═════ Source data ═════

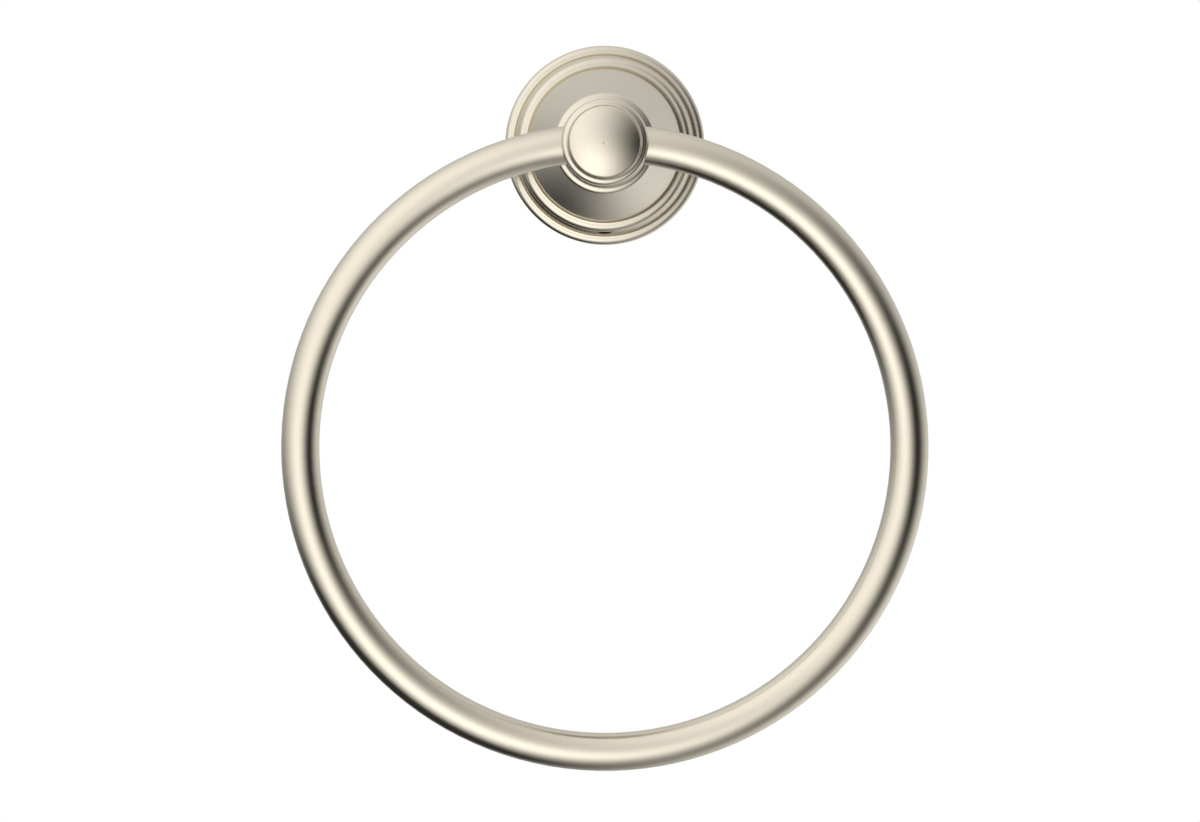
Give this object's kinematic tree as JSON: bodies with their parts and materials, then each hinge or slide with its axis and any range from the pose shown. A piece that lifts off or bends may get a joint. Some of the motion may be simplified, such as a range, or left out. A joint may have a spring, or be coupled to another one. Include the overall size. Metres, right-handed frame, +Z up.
{
  "type": "towel ring",
  "caption": "Wall-mounted towel ring: a round metal ring swings from the head of a turned, bell-shaped post on a stepped round backplate.",
  "frame": {"origin": "centre of the two wall screws on the wall plane, which is also where the post's axis meets the wall", "axes": "+Z up along the wall, +Y into the wall along the post's axis, so that the object stands out of the wall towards -Y, and +X to the viewer's right"},
  "size_m": [0.1636, 0.0527, 0.1842],
  "materials": {
    "brushed_nickel": "satin nickel plate over turned brass, brushed round the axis",
    "bracket_steel": "plain zinc-plated steel",
    "screw_steel": "plain steel"
  },
  "bodies": {
    "fixture": {"wall_bracket": "bracket_steel", "backplate": "brushed_nickel", "post": "brushed_nickel", "front_cap": "brushed_nickel", "set_screw": "screw_steel", "post_screw": "screw_steel", "post_washer": "screw_steel"},
    "swinging_ring": {"ring": "brushed_nickel", "pivot_pin": "screw_steel"}
  },
  "joints": [
    {"name": "ring_swing", "type": "hinge", "parent": "fixture", "child": "swinging_ring", "pos_m": [0, -0.03878, 0], "axis": [-1, 0, 0], "range_deg": [-12, 192]}
  ]
}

═════

▶ **Task statement**
Write out the listing once more, matching it exactly.

▶ **Exercise response**
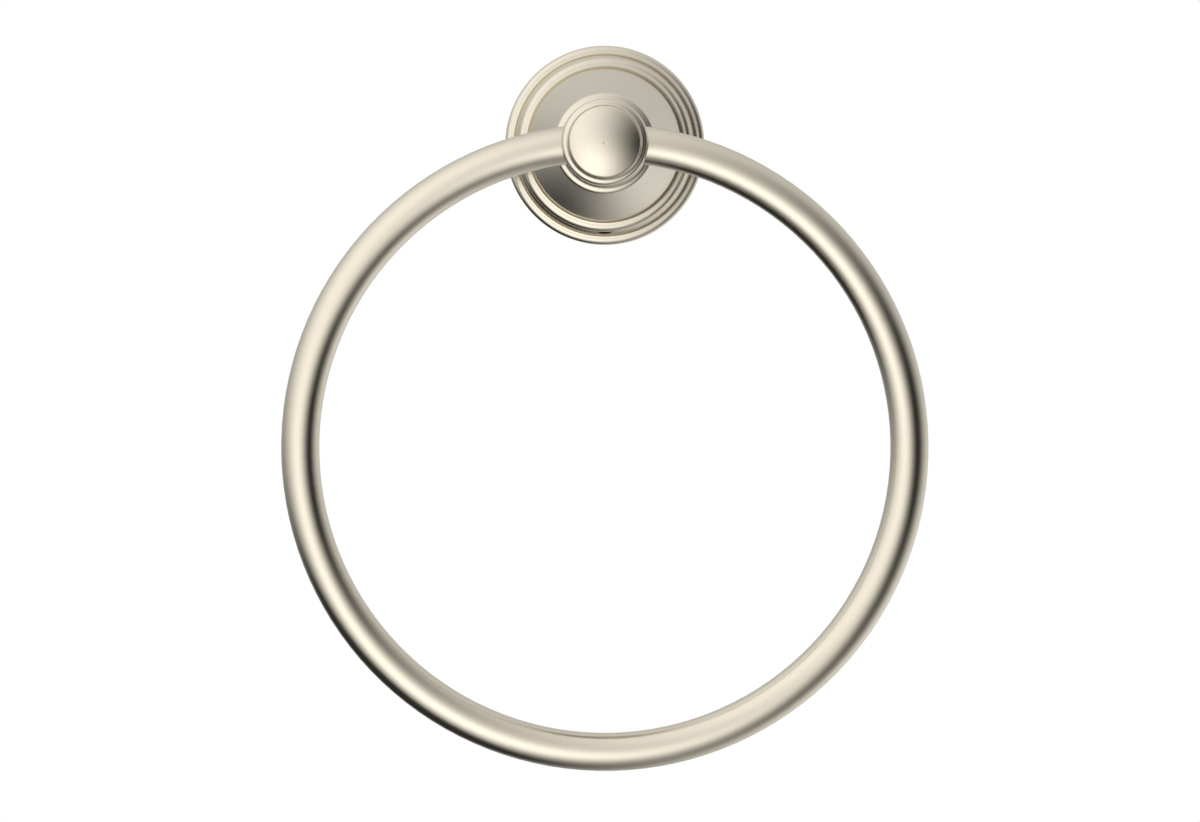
Give this object's kinematic tree as JSON: bodies with their parts and materials, then each hinge or slide with its axis and any range from the pose shown. A piece that lifts off or bends may get a joint. Some of the motion may be simplified, such as a range, or left out. A joint may have a spring, or be coupled to another one. Include the overall size. Metres, right-handed frame, +Z up.
{
  "type": "towel ring",
  "caption": "Wall-mounted towel ring: a round metal ring swings from the head of a turned, bell-shaped post on a stepped round backplate.",
  "frame": {"origin": "centre of the two wall screws on the wall plane, which is also where the post's axis meets the wall", "axes": "+Z up along the wall, +Y into the wall along the post's axis, so that the object stands out of the wall towards -Y, and +X to the viewer's right"},
  "size_m": [0.1636, 0.0527, 0.1842],
  "materials": {
    "brushed_nickel": "satin nickel plate over turned brass, brushed round the axis",
    "bracket_steel": "plain zinc-plated steel",
    "screw_steel": "plain steel"
  },
  "bodies": {
    "fixture": {"wall_bracket": "bracket_steel", "backplate": "brushed_nickel", "post": "brushed_nickel", "front_cap": "brushed_nickel", "set_screw": "screw_steel", "post_screw": "screw_steel", "post_washer": "screw_steel"},
    "swinging_ring": {"ring": "brushed_nickel", "pivot_pin": "screw_steel"}
  },
  "joints": [
    {"name": "ring_swing", "type": "hinge", "parent": "fixture", "child": "swinging_ring", "pos_m": [0, -0.03878, 0], "axis": [-1, 0, 0], "range_deg": [-12, 192]}
  ]
}